Greenwich is a perfectly fine subject, but I live in Spain and have to get back there more often since there is so much happening. Plus some of my Readers were beginning to worry that the country had finally buckled under and had been swallowed up by the Earth, the euro or even Germany. But we are all here, somehow. Except for the author of the August chronicles on the Crisis in Madrid, whom we haven’t heard from since the final days of that month. I am still trying to smoke the final installments if they ever were written at all.
The country has been given a boost of morale since the European Union, or the Bank of the European Union, or someone up north who apparently has more money than we do, was going to make things a lot better than they were before. So they say. That translated into two outcomes:
- Several more weeks of fun & games at the outdoor cafés without a care in the world.
- Those people who have a lot of money and can use it to spend on the stock market got loaded the last two weeks because the IBEX shot up a billion points once it learned that someone was going to save the country, which in turn was going to save the banks, which in turn was going to save the country…

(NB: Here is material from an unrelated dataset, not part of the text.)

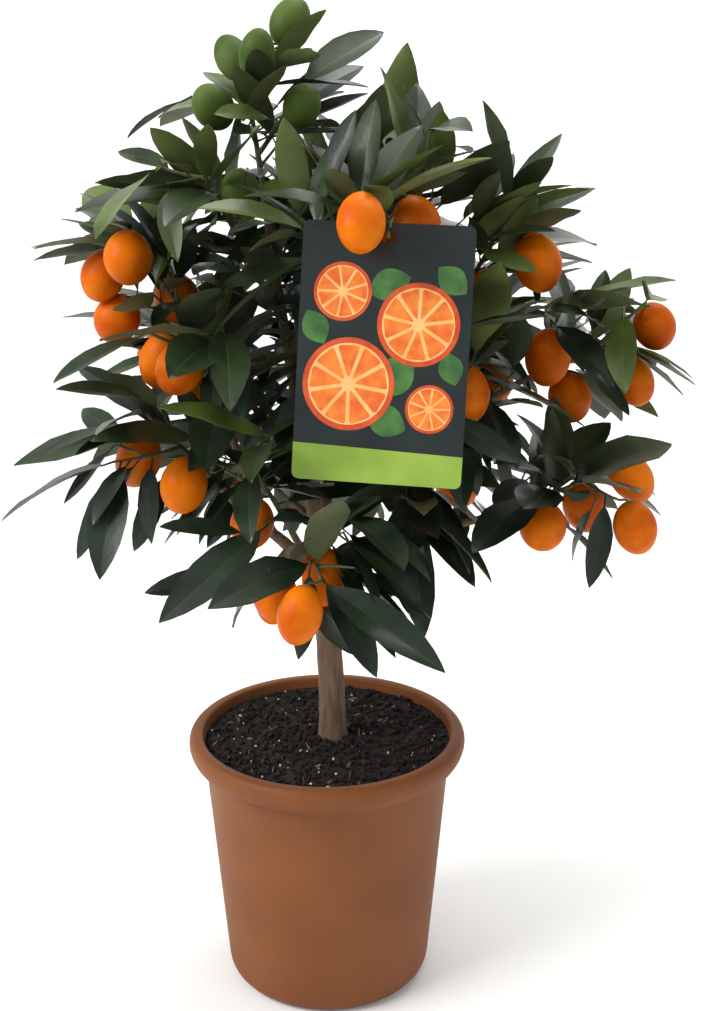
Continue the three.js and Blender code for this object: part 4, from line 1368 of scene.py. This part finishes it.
# How a leaf's place and chance make its age.
AGE_BY_HEIGHT = 0.75
AGE_BY_REACH = 0.35
AGE_RANGE = (-0.3, 0.3)
YOUNG_FROM = 0.8
MIDDLE_FROM = 0.52
SKIN, MIDRIB, UNDERSIDE = 0, 1, 2


def leaf_faces():
    """One leaf's faces and their material: blade above, midrib, blade beneath and stalk."""
    columns = len(BLADE_COLUMNS)
    width = columns + len(BENEATH_COLUMNS)
    beneath = [0, *range(columns, width), columns - 1]
    faces, slots = [], []
    last = (len(BLADE_SHARES) - 1) * width
    for row in range(0, last, width):
        for c in range(columns - 1):
            faces.append((row + c, row + c + 1, row + width + c + 1, row + width + c))
            slots.append(MIDRIB if c == columns // 2 - 1 else SKIN)
        for left, right in zip(beneath, beneath[1:]):
            faces.append((row + left, row + width + left, row + width + right, row + right))
            slots.append(UNDERSIDE)
    around = [*range(columns), *range(width - 1, columns - 1, -1)]
    faces.append(tuple(reversed(around)))
    faces.append(tuple(last + i for i in around))
    slots += [MIDRIB, MIDRIB]
    root = last + width
    for j in range(4):
        k = (j + 1) % 4
        faces.append((root + j, root + k, root + 4 + k, root + 4 + j))
    faces.append((root + 3, root + 2, root + 1, root))
    faces.append((root + 4, root + 5, root + 6, root + 7))
    slots += [MIDRIB] * 6
    return faces, slots


def leaf_corners(leaf, draw):
    """One leaf's corners: its blade folded, arched, waved and twisted a little, then its stalk."""
    shares = np.repeat(BLADE_SHARES, len(BLADE_COLUMNS) + len(BENEATH_COLUMNS))
    columns = np.tile((*BLADE_COLUMNS, *BENEATH_COLUMNS), len(BLADE_SHARES))
    beneath = np.tile([0] * len(BLADE_COLUMNS) + [1] * len(BENEATH_COLUMNS), len(BLADE_SHARES))
    length = leaf.length * LEAF_SHORTNESS
    half = leaf.width / 2 * LEAF_SLIMNESS * np.maximum(leaf_outline(shares), BLADE_LEAST)
    fold = LEAF_FOLD * between(draw, *BLADE_FOLD)
    wave_height = between(draw, *BLADE_WAVE)
    wave = wave_height * np.sin(2 * pi * (between(draw, *BLADE_WAVES) * shares + draw()))
    sway = between(draw, *BLADE_SWAY) * length * shares**2
    rise = half * (np.abs(columns) * fold + columns * wave)
    rise = rise - leaf.arch * length * shares**2 - LEAF_THICKNESS * beneath
    across = columns * half + sway
    twist = radians(between(draw, *BLADE_TWIST)) * shares
    lateral = across * np.cos(twist) - rise * np.sin(twist) * TWIST_INWARD
    vertical = rise + across * np.sin(twist)
    heading, face = np.array(leaf.heading), np.array(leaf.face)
    side = np.cross(heading, face)
    place = np.array(leaf.place)
    ahead = LEAF_STALK + length * shares
    blade = place + ahead[:, None] * heading + lateral[:, None] * side + vertical[:, None] * face
    stalk = []
    for distance, radius in ((0, STALK_RADIUS), (STALK_END, STALK_END_RADIUS)):
        middle = place + heading * distance - face * (STALK_SAG * distance / LEAF_STALK)
        stalk += [middle + radius * way for way in (side, face, -side, -face)]
    return np.concatenate((blade, stalk))


def leaf_age(leaf, draw):
    """Leaves are young near the top and the outside of the crown, and mature below."""
    tip = leaf.place + leaf.heading * leaf.length
    out = hypot(tip.x - CROWN_CENTRE, tip.y) / CROWN_HALF_WIDTH
    height = AGE_BY_HEIGHT * (tip.z - CROWN_FLOOR) / (CROWN_TOP - CROWN_FLOOR)
    light = height + AGE_BY_REACH * out + between(draw, *AGE_RANGE)
    if light > YOUNG_FROM:
        return "young"
    return "middle" if light > MIDDLE_FROM else "mature"


def make_leaves():
    """All leaves of one age are one piece."""
    draw = stream(SEED * SEED_STEP + BLADE_SEED)
    faces, slots = leaf_faces()
    sprays = {age: [] for age in LEAF_FINISHES}
    for leaf in canopy.leaves:
        sprays[leaf_age(leaf, draw)].append(leaf_corners(leaf, draw))
    for age, spray in sprays.items():
        name = "leaves_" + age
        bases = range(0, len(spray) * len(spray[0]), len(spray[0]))
        every = [tuple(i + base for i in face) for base in bases for face in faces]
        mesh = joined(name, np.concatenate(spray), every, slots * len(spray), LEAF_CREASE)
        new_piece(name, mesh, LEAF_FINISHES[age], foliage_nodes)


# ---- Fruit ----

# Shares of a fruit's half length or half width, and the calyx, its size in millimetres.
FRUIT_SEGMENTS = (24, 16)
FRUIT_BELLY = 0.06
FRUIT_POLE = 0.999
STALK_DIMPLE = 0.94
FRUIT_TIP = 0.985
FRUIT_CREASE = radians(50)
CALYX_SIZE = (3.4, 3.4, 3.0)
CALYX_PLACE = 0.97
CALYX_SIDES = 10
CALYX_DEPTH = 0.5
CALYX_NECK = 0.45
CALYX_NOTCH = 0.62


def fruit_template():
    """An oval fruit of half length and half width 1, with its stalk end down the -Z side."""
    bm = bmesh.new()
    around, along = FRUIT_SEGMENTS
    bmesh.ops.create_uvsphere(bm, u_segments=around, v_segments=along, radius=1)
    for vert in bm.verts:
        z = vert.co.z
        fuller = 1 + FRUIT_BELLY * (1 - z * z)
        vert.co.x *= fuller
        vert.co.y *= fuller
        if z < -FRUIT_POLE:
            vert.co.z = -STALK_DIMPLE
        if z > FRUIT_POLE:
            vert.co.z = FRUIT_TIP
    bmesh.ops.recalc_face_normals(bm, faces=bm.faces)
    return arrays_of(bm)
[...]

And aside from that, life goes on…I think. I was just talking to a friend yesterday and we picked up the subject of the crisis because that is what people talk about these days. I told them about my friend who had described it in such detail and who had disappeared inexplicably, “it depends”, as he would say, and how things were probably going to be all right in the end, and how the crisis maybe wasn’t as bad as some thought. I told them this because they had asked about how America saw Spain, and I told them that America felt that we were on the verge of social and economic collapse and that we were causing their economy to falter. But that was just their opinion, because when they came here, they saw that things weren’t so bad. They weren’t that bad at all.
“Not that bad! They are horrible! They are dreadful. Spainis definitely on the verge of collapse. In fact, it already has collapsed.”
“But look at the bars! Look at the outdoor cafés! They are packed!!”
“But no one’s consuming.”
“Alcohol.”
“But that’s not all. Before we used to go out for dinner nearly every evening. Now we almost never do.”
Holy shit! That was just what the author had told us. Those very words! People used to dish out 30, 40 and 50 euros a night on dining out even in times when they couldn’t afford it. And the restaurants charged us 81% more than they should have even though they knew we couldn’t afford it.
“But what about Ireland.”
“What about Ireland?”
“Ireland looked horrible before the bailout. Madrid looks nothing like that.”
“That’s because Ireland always looked like that. It’s a crappy old economy that got a lift from a couple of big name companies. But it was an illusion. And now they’re just as bad off as ever. They might as well just go emigrate to some other country.”
She certainly seemed well versed in her history…and better versed in showing how well versed she was.
She continued. “People in Spain go out because the always have gone out, even when they didn’t have more than two potatoes and an onion in their pantries. That has nothing to do with the crisis. The crisis exists and it’s getting worse and worse. Don’t think that just because Madrid looks healthy that it isn’t there, because it is. People are going through rough times all over the country. And the worst is yet to come?”
“But in Ireland…” I insisted.
“Screw Ireland! Ireland isn’t Spain and never will be.”
Ok…ok…ok…screw Ireland.
It is said that Hope is the last thing we loose, in the meantime we suffer. And Ireland beautiful, poor country. i wish them luck.